As an example of other approach to another problem – cruel treatment of animals, it should be noted,


that there is an appropriate article in the Criminal Code (276), according to which cruel treatment of


animals is defined as a criminal venture against health of the population and morality as well. This crime


belongs to the cases of public prosecution; i.e., the bodies of Internal Affairs carry out the inquiry on the


case, the criminal proceedings are instituted, at the end of inquiry the inquirer compiles the protocol of


prosecution to be confirmed by the Head of the inquiring body, and then the protocol of prosecution


together with the materials on the case is submitted to the Prosecutor’s office to be further transferred to


the court (art.285-289 of the Criminal Code of Practice RK). So, as far as cruel treatment of animals is


concerned, the persons involved into the criminal procedure are: an inquirer and the Head of the Internal


Affairs body; supervision for the inquiry is to be carried out by the Prosecutor, and only after that the


materials of inquiry are to be transferred to the court. And, speaking about the case of rape, the woman -


victim could not be supported by the above officials, she is alone.


Article 8 of the Criminal Code of Practice of RK states: “The criminal proceedings are aimed at prompt


and complete exposure of crimes, conviction of criminals, and instituting criminal proceedings against the


individuals who committed the crimes, at fair trial, and correct application of the Criminal Law”.


In this case, the Criminal Law is the Criminal Code RK, which puts the crime of rape, as provided by the


article 120 part 1 of the Criminal Code of the RK into the category of the grave crimes. At the same time,


the Criminal Code of Practice of RK in relation of the rapes does not reach the objectives of the criminal


proceedings to promptly and completely expose the crimes, convict the criminals, institute the criminal


proceedings against the individuals who committed crimes. The Criminal Code of Practice of RK shifted


all those tasks onto the shoulders of the victim of the crime, onto the shoulders of the woman who had


undergone a rape.


In accordance with the article 8 part 2 of the Criminal Code of Practice of RK: “the order of criminal


proceedings established by the law shall … facilitate strengthening of legality, law and order, prevention of


crime, formation of respect towards law”. Current situation with the cases of rape does not meet the


objectives of the criminal proceedings. Crime of rape will grow, and not only certain citizens will suffer, but


also legality, law and order in the country.


All above is equally related not only to rape, but also to new body of the crimes, provided by the


Criminal Code of RK: forced actions of sexual nature (art.121 of Criminal Code of RK) and compulsion to


sexual intercourse, sodomy, lesbianism or other acts of sexual nature (art. 123 Criminal Code of RK).

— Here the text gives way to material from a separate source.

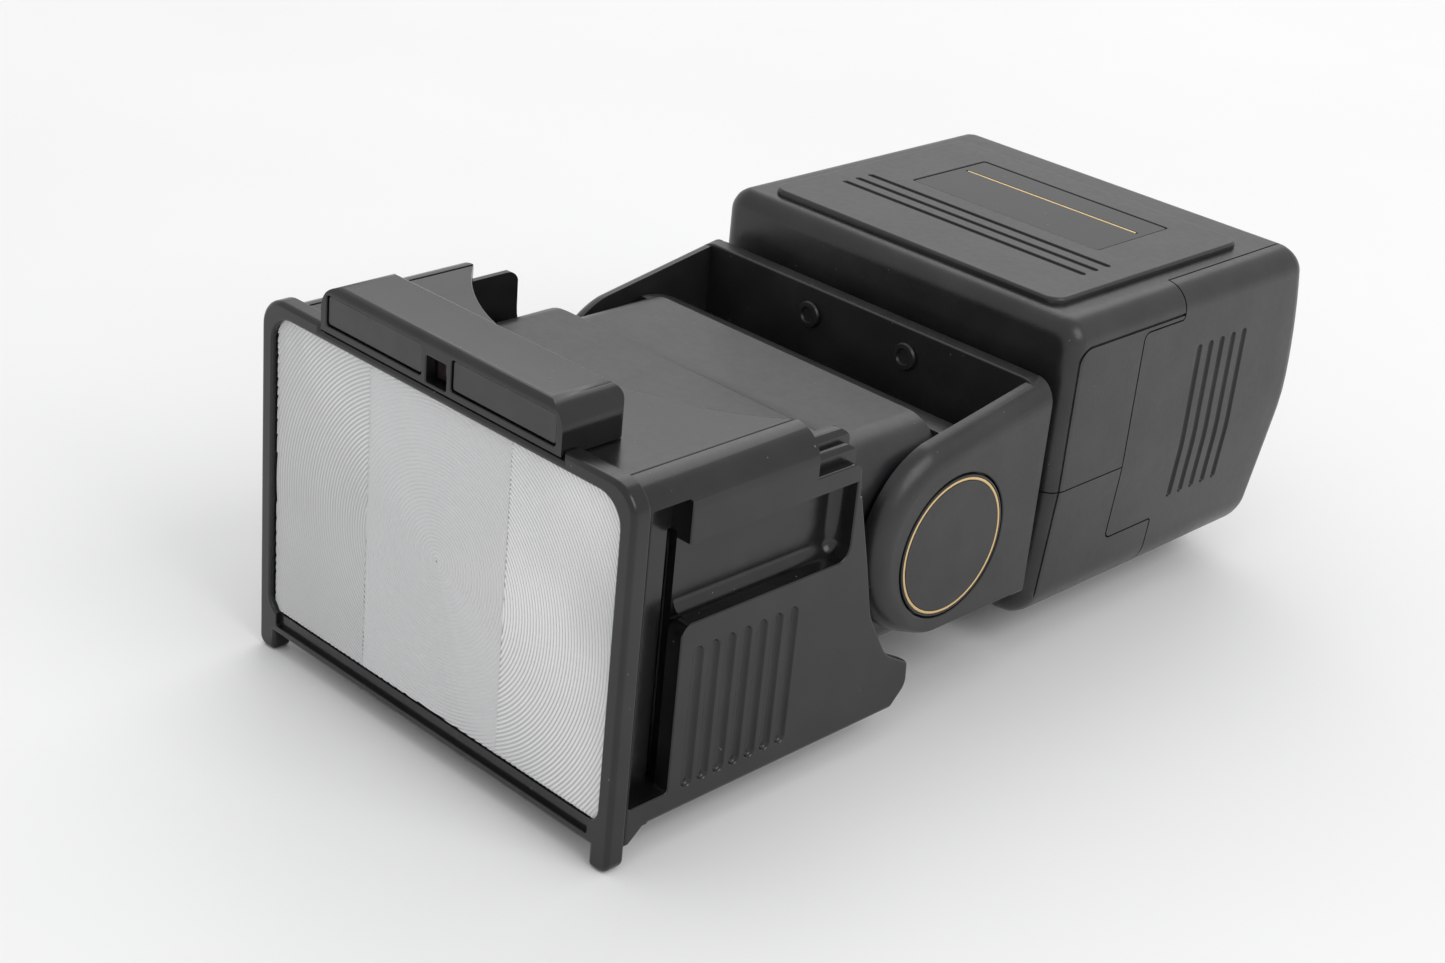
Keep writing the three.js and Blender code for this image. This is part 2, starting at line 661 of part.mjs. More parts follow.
// ---------------------------------------------------------------- sensor module and foot
function sensorModule() {
  const { half, front, back } = MODULE;
  const bed = BODY.bottom + MODULE.bed - GAP;
  const side = prismX([[front, 0, 2.5], [back, 0, 2.5], [back, bed], [front, bed]], -half, half);
  const plan = prismZ([[-half, front, 3], [half, front, 3], [half, back, 3], [-half, back, 3]], -1, 9);
  const eye = rod("z", 4.5, -1, 1.5, 12, 150, 28);
  return cut(side.intersect(plan), eye);
}
function sensorWindow() {
  return turned("z", [[0, 0.5], [4.2, 0.5], [4.2, 1.2], [0, 1.2]], 12, 150, 28);
}
function lockWheel() {
  const { front, back, tip, root, knurls } = WHEEL;
  const shape = new THREE.Shape();
  for (let i = 0; i < knurls * 2; i += 1) {
    const angle = (i * Math.PI) / knurls;
    const radius = i % 2 ? root : tip;
    const [a, b] = [radius * Math.cos(angle), radius * Math.sin(angle)];
    if (i) shape.lineTo(a, b);
    else shape.moveTo(a, b);
  }
  shape.closePath();
  const disc = solid(place(extrude(shape, front, back, 1), Z, X, Y).translate(0, 0, SWIVEL.z));
  return disc.subtract(rod("y", 4, 170, 180, 0, SWIVEL.z, 24));
}
function shoeFoot() {
  const { half, thick, front } = FOOT;
  const z = SWIVEL.z;
  const plate = prismY(
    [[-half, z - 9, 1], [half, z - 9, 1], [half, z + 9, 0.5], [-half, z + 9, 0.5]],
    front,
    front + thick,
  );
  const stem = rod("y", FOOT.stem, 166, front + 0.5, 0, z, 24);
  const pinHole = rod("y", 1.3, 160, 190, 0, z, 16);
  const sidePin = rod("y", 0.9, front - 1, front + 3, 5, z + 4, 12);
  return cut(join(plate, stem), pinHole, sidePin, mirrored(sidePin));
}
function centrePin() {
  return turned("y", [[0, 168], [1, 168], [1, LENGTH - 0.3], [0.6, LENGTH], [0, LENGTH]], 0, SWIVEL.z, 16);
}
function dataPin() {
  const start = FOOT.front + 0.3;
  return rod("y", 0.6, start, LENGTH - 0.1, 5, SWIVEL.z + 4, 12);
}

// ---------------------------------------------------------------- assembly
const sleeve = new THREE.Group();
sleeve.add(
  named("front_frame", frontFrame(), MATERIAL.satin),
  named("fresnel_lens", fresnelLens(), MATERIAL.clear),
  named("scale_housing", scaleHousing(), MATERIAL.satin),
  ...pair("scale_label", labelPanel(), MATERIAL.label),
  named("indicator_window", indicatorWindow(), MATERIAL.smoke),
  named("hood_top", sleeveTop(), MATERIAL.satin),
  named("hood_bottom", sleeveBottom(), MATERIAL.satin),
  ...pair("hood_side", sleeveSide(), MATERIAL.satin),
);

const shells = headShells();
const head = new THREE.Group();
head.add(
  named("head_top_shell", shells.upper, MATERIAL.matte),
  named("head_bottom_shell", shells.lower, MATERIAL.matte),
  named("head_drum", headDrum(), MATERIAL.matte),
  named("inner_window", innerWindow(), MATERIAL.clear),
  named("reflector", reflectorTrough(), MATERIAL.mirror),
  named("flash_tube", rod("x", 1.7, -27, 27, 33, HEAD.split, 20), MATERIAL.clear),
  ...pair("tube_electrode", rod("x", 2.1, 27.3, 29.9, 33, HEAD.split, 20), MATERIAL.steel),
  named("trigger_coil", triggerCoil(), MATERIAL.copper),
  named("head_circuit_board", headBoard(), MATERIAL.board),
  sleeve,
);

const yoke = new THREE.Group();
yoke.add(
  named("yoke_bracket", yokeBracket(), MATERIAL.matte),
  ...pair("cover_disc", coverDisc(), MATERIAL.satin),
  ...pair("ring_inlay", ringInlay(), MATERIAL.gold),
  ...pair("tilt_pin", tiltPin(), MATERIAL.steel),
  ...pair("yoke_screw", yokeScrew(), MATERIAL.matte),
  named("swivel_plate", swivelPlate(), MATERIAL.dark),
  named("swivel_axle", swivelAxle(), MATERIAL.dark),
  named("retaining_ring", retainingRing(), MATERIAL.steel),
  head,
);

const casing = bodyShells();
const body = new THREE.Group();
body.add(
  named("rear_cover", casing.upper, MATERIAL.matte),
  named("front_cover", casing.lower, MATERIAL.matte),
  named("battery_door", batteryDoor(), MATERIAL.matte),
  named("nameplate", nameplate(), MATERIAL.gloss),
  named("nameplate_rule", nameplateRule(), MATERIAL.gold),
  named("circuit_board", circuitBoard(), MATERIAL.board),
  named("main_capacitor", mainCapacitor(), MATERIAL.foil),
  named("transformer", transformer(), MATERIAL.copper),
  named("contact_plate_inner", contactPlate(-17.3, 0.8), MATERIAL.steel),
  named("contact_plate_door", contactPlate(35.2, 0.8), MATERIAL.steel),
  named("control_panel", controlPanel(), MATERIAL.satin),
  named("power_switch", slider(134, 47), MATERIAL.gloss),
  named("mode_selector", slider(134, 38), MATERIAL.gloss),
  named("test_button", testButton(), MATERIAL.gloss),
  named("ready_lamp", readyLamp(), MATERIAL.lamp),
  named("sync_socket", syncSocket(), MATERIAL.steel),
  named("sensor_module", sensorModule(), MATERIAL.satin),
  named("sensor_window", sensorWindow(), MATERIAL.smoke),
  named("lock_wheel", lockWheel(), MATERIAL.gloss),
  named("shoe_foot", shoeFoot(), MATERIAL.dark),
  named("centre_contact", centrePin(), MATERIAL.gold),
  ...pair("data_contact", dataPin(), MATERIAL.gold),
  yoke,
);
[0, 1].forEach((row) => {
  [0, 1].forEach((column) => {
    const number = row * 2 + column + 1;
    body.add(named("battery_cell_" + number, cellAt(row, column), MATERIAL.cell));
  });
});

const flash = new THREE.Group();
body.position.y = -LENGTH / 2;
flash.add(body);

export default flash;
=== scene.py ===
# %% [markdown]
# # A shoe-mount flash with a tilting head, made in cells
#
# The flash lies on its back on a pale table. Its working model (bodies, joints, sizes) is
# already built and is loaded first as a fixed frame. This lesson gives that frame its looks:
# every visible shell is worked out again as a fine surface with soft edges, and every
# material is made from nodes, so the plastic has grain, fingerprints and a little dust.

import bpy
import numpy as np
from mathutils import Matrix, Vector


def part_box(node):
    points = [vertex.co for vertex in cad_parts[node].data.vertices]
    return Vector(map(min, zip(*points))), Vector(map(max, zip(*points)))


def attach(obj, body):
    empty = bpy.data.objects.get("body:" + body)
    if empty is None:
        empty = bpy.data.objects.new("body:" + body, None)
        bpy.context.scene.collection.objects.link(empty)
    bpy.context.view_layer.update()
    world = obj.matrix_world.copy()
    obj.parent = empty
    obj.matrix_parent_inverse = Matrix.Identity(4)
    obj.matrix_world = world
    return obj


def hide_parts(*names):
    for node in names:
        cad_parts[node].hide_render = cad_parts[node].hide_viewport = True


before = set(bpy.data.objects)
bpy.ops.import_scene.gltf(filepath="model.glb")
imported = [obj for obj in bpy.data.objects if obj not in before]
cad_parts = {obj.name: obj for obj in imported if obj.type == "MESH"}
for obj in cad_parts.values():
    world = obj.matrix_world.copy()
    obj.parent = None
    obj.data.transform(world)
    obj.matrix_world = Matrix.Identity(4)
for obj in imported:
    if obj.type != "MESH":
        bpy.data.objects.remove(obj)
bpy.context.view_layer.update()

MM = 0.001
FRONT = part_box("front_frame")[0].y  # the face of the window frame, in metres
print("nodes:", len(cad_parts), "front face at y =", round(FRONT, 4))

# %% [markdown]
# ## Outlines
#
# Moulded parts are mostly flat outlines with rounded corners, carried along a line. The
# drawing units here are millimetres, with y = 0 at the window and z = 0 on the table.
# A corner is written (a, b, radius). The arc in it touches both sides, so its centre lies on
# the corner's bisector, radius / sin(half angle) away from the corner.


# %% Rounded outlines
ARC_STEP = np.radians(7.5)


def unit(vectors):
    """Each row divided by its length."""
    return vectors / np.linalg.norm(vectors, axis=-1, keepdims=True)


def corner_arc(before, corner, after, radius):
    """Points of the arc that rounds one corner, from one tangent point to the other."""
    back, ahead = unit(before - corner), unit(after - corner)
    half = np.arccos(np.clip(back @ ahead, -1, 1)) / 2
    centre = corner + unit(back + ahead) * radius / np.sin(half)
    start = corner + back * radius / np.tan(half) - centre
    sweep = np.pi - 2 * half
    turn = -np.sign(back[0] * ahead[1] - back[1] * ahead[0]) * sweep
    angles = np.linspace(0, turn, max(3, int(np.ceil(sweep / ARC_STEP)) + 1))
    cos, sin = np.cos(angles), np.sin(angles)
    arc = np.column_stack([start[0] * cos - start[1] * sin, start[0] * sin + start[1] * cos])
    return centre + arc


def outline(corners):
    """A closed outline, anticlockwise, from (a, b) or (a, b, radius) corners."""
    spots = np.array([c[:2] for c in corners], float)
    stretches = []
    for k, corner in enumerate(corners):
        if len(corner) < 3:
            stretches.append(spots[k : k + 1])
            continue
        following = spots[(k + 1) % len(spots)]
        stretches.append(corner_arc(spots[k - 1], spots[k], following, corner[2]))
    points = np.concatenate(stretches)
    a, b = points.T
    area = np.sum(a * np.roll(b, -1) - b * np.roll(a, -1))
    return points if area > 0 else points[::-1]


def rectangle(a0, a1, b0, b1, radius=0.0):
    """A rectangle's outline, with all its corners rounded alike."""
    corners = [(a0, b0), (a1, b0), (a1, b1), (a0, b1)]
    return outline([(a, b, radius) for a, b in corners] if radius else corners)


def circle(a, b, radius, count=72):
    """A circle's outline."""
    angles = np.linspace(0, 2 * np.pi, count, endpoint=False)
    return np.column_stack([a + radius * np.cos(angles), b + radius * np.sin(angles)])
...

To bring this situation into accordance with the Criminal Code of RK, the Constitution of RK, and with


ordinary and eternal things as justice, legality, protection and punishment, the Law of the Republic of


Kazakhstan shall amend the existing Criminal Code of Practice of RK: the article 33 part 1 – to exclude


the following words: “120 (by the part one), 121 (by the part one), 123”, and the article 34 part 1 after the


words “117 (by the parts one and two)” and before the words “135, 139” to set forth in the following


wording “120 (by the parts one and two), 121 (part one), 123”.